ULTIME LETTERE DI JACOPO ORTIS DI UGO FOSCOLO - CONSIDERAZIONI SULLA MAGNIFICENZA DI CERTI AUTORI ITALIANI

Vi sono alcuni testi che si è soliti inserire nei programmi scolastici e che, non di rado, complici la forma mentis non ancora matura degli studenti e, talvolta, (permettetemi, senza polemica!) l’inettitudine di taluni insegnanti, finiscono per essere letteralmente odiati anche dalla platea più preparata degli allievi.

È così che, almeno per alcune opere, sarebbe opportuno riproporne la lettura in un momento successivo della vita, semplicemente perché in questo modo si è in grado di comprenderne appieno il senso e la bellezza.

Ciò è esattamente quello che ha fatto la sottoscritta con questo volumetto (solo dal punto di vista della consistenza materiale) di Ugo Foscolo della Bompiani, tra le edizioni speciali de L’Espresso di cui ho particolarmente apprezzato anche la delicatezza della copertina che reca riprodotta l’opera del Maestro francese Théodore Géricault Ritratto di un artista nel suo studio, esposta al Louvre di Parigi.

Ultime lettere di Jacopo Ortis è uno di quei classici intramontabili della letteratura nostrana da riprendere, come ho scritto pocanzi, quando si è certi (o quasi!) di possedere quella preparazione culturale tale da consentire di arrivare ad amare incondizionatamente ciò che in tempi remoti si è ritenuto un superfluo e noioso esercizio scolastico.

Le vicende del giovanissimo Jacopo Ortis si susseguono in un lasso di tempo compreso tra l’ottobre 1797 ed il marzo 1798 e vengono narrate sotto forma di epistole dal tono quasi colloquiale che l’Ortis scrive all’amico Lorenzo Alderani.

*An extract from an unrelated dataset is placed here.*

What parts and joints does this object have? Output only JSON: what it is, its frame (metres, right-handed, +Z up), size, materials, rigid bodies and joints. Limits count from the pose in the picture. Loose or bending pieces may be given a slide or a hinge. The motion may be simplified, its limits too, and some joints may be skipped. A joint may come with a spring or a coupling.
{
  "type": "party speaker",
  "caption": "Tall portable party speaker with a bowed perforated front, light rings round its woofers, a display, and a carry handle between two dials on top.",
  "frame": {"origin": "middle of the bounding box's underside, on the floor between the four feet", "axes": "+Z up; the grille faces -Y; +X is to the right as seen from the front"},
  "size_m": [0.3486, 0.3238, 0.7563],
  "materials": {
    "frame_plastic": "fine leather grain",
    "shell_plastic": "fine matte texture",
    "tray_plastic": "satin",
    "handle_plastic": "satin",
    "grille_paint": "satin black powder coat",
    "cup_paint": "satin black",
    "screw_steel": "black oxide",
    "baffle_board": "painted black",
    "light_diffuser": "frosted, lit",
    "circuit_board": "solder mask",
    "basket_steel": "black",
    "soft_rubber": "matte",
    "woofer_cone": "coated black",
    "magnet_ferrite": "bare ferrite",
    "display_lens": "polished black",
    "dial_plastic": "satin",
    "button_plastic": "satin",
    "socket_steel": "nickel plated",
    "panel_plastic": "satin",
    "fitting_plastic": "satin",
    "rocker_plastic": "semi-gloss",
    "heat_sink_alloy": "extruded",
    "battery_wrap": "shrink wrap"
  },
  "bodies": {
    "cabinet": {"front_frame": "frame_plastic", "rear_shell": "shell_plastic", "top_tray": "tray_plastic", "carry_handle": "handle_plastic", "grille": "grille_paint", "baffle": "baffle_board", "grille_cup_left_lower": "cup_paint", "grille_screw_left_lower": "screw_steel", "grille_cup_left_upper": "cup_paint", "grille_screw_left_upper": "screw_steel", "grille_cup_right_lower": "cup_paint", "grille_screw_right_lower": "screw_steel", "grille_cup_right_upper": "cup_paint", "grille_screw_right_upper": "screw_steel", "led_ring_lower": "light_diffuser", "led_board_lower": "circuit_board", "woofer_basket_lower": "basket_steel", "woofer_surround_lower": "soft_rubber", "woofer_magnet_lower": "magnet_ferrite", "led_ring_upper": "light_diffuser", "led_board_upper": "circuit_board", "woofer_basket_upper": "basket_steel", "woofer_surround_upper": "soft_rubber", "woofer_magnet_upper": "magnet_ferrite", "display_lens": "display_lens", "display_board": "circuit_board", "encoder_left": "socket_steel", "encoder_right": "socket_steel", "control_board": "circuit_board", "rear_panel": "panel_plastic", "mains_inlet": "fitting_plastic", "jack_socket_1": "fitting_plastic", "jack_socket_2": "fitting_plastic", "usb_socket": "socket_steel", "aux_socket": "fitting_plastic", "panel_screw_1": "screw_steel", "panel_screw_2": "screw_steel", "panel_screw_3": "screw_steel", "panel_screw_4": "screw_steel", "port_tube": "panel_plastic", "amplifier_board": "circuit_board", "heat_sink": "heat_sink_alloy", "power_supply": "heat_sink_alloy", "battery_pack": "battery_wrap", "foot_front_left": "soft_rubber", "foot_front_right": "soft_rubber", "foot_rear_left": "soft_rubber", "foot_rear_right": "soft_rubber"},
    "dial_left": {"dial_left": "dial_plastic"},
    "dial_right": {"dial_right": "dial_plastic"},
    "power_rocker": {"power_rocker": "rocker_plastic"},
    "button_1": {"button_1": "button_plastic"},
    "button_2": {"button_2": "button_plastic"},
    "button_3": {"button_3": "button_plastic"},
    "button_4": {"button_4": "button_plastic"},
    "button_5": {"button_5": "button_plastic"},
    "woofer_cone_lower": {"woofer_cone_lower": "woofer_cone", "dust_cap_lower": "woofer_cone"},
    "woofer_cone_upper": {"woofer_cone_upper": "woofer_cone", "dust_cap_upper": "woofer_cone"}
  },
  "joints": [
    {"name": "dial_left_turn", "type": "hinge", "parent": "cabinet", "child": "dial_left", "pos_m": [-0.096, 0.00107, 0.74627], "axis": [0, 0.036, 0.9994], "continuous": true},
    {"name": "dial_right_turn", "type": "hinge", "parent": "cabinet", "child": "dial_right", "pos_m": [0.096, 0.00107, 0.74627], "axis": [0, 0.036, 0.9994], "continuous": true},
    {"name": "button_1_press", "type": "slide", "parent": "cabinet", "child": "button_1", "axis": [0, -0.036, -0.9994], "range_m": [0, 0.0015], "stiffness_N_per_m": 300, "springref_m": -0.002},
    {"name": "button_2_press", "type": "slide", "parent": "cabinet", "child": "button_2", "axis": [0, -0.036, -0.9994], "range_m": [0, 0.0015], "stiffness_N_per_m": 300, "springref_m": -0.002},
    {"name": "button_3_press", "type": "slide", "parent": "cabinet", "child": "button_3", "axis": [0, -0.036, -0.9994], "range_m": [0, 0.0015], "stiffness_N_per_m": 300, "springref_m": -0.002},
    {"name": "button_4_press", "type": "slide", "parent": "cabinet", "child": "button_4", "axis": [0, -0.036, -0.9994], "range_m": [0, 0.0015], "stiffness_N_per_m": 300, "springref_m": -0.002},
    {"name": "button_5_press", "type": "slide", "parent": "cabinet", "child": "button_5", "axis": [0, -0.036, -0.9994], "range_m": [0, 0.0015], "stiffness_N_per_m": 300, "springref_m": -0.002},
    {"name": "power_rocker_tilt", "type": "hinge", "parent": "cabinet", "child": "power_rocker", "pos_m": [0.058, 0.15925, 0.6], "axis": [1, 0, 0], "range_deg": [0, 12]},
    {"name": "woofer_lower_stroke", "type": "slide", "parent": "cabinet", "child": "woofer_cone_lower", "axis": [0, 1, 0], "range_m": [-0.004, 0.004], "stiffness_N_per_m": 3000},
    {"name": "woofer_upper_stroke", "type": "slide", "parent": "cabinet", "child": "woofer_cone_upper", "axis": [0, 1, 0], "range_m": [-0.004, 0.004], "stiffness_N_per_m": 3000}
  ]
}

Durante questo anno, Jacopo sperimenterà il dolore per lo strazio subito dalla sua Patria ed in modo particolare dalla città di Venezia, soggiogata dal dominio austriaco e quello, ancora più forte, dell’amore corrisposto, ma impossibile per la dolcissima Teresa, giovinetta già promessa dal padre al nobile Odoardo per sopperire alle difficoltà economiche della famiglia T*.

Per sfuggire a cotanto sentimento folle e profondissimo che, per perfidia della sorte una volta sbocciato non potrà mai crescere e sarà destinato ad avvizzire, Jacopo inizia a vagare come un disperato tra una città e l’altra del nord Italia: corre a Bologna, poi a Firenze, poi a Milano, a Genova, a Ventimiglia, addirittura spera di recarsi in Francia, ma nulla riesce a pacificare il suo animo.

Alla fine, ormai consumato nel corpo e stremato nell’intimo, rientra presso i Colli Euganei arrendendosi al suo sfortunato destino.

Ciò che il Foscolo scrive non può non toccare le corde dell’anima, persino di quelle rese più dure dall’amaro dell’esistenza: "Vicino a lei io sono sì pieno di vita che appena sento di vivere. Così quand’io mi desto dopo un pacifico sonno, se il raggio del Sole mi riflette su gli occhi, la mia vista si abbaglia e si perde in un torrente di luce".

Numerosissime sono queste liriche tramutate in prosa così come meravigliose appaiono le ambientazioni naturalistiche nelle quali il Foscolo manifesta al lettore la sua disarmante potenze descrittiva: "Su la cima del monte indorato dà pacifici raggi del Sole che va mancando, io mi vedo accerchiato da una catena di colli sù quali ondeggiano le messi, e si scuotono le viti sostenute in ricchi festoni dagli ulivi e dagli olmi: le balze e i gioghi lontani vanno sempre crescendo come se gli uni fossero imposti sugli altri".

Molti lettori colgono nella figura di Jacopo Ortis un personaggio tristemente inetto, negativo, lamentoso, incapace di reagire ed in rotta di collisione con la vita. In verità, invece, vi ho trovato un senso di stretta connessione con l’insicurezza ed il disagio dei giovani contemporanei che avvertono così forte su di loro ogni influsso esistenziale tanto che, a volte, arrivano ad esserne travolti.

In definitiva, Ultime lettere di Jacopo Ortis di Ugo Foscolo appare come una lettura sufficientemente complessa ma estremamente meritevole e degnissima di occupare un posto di rilievo nel panorama culturale italiano.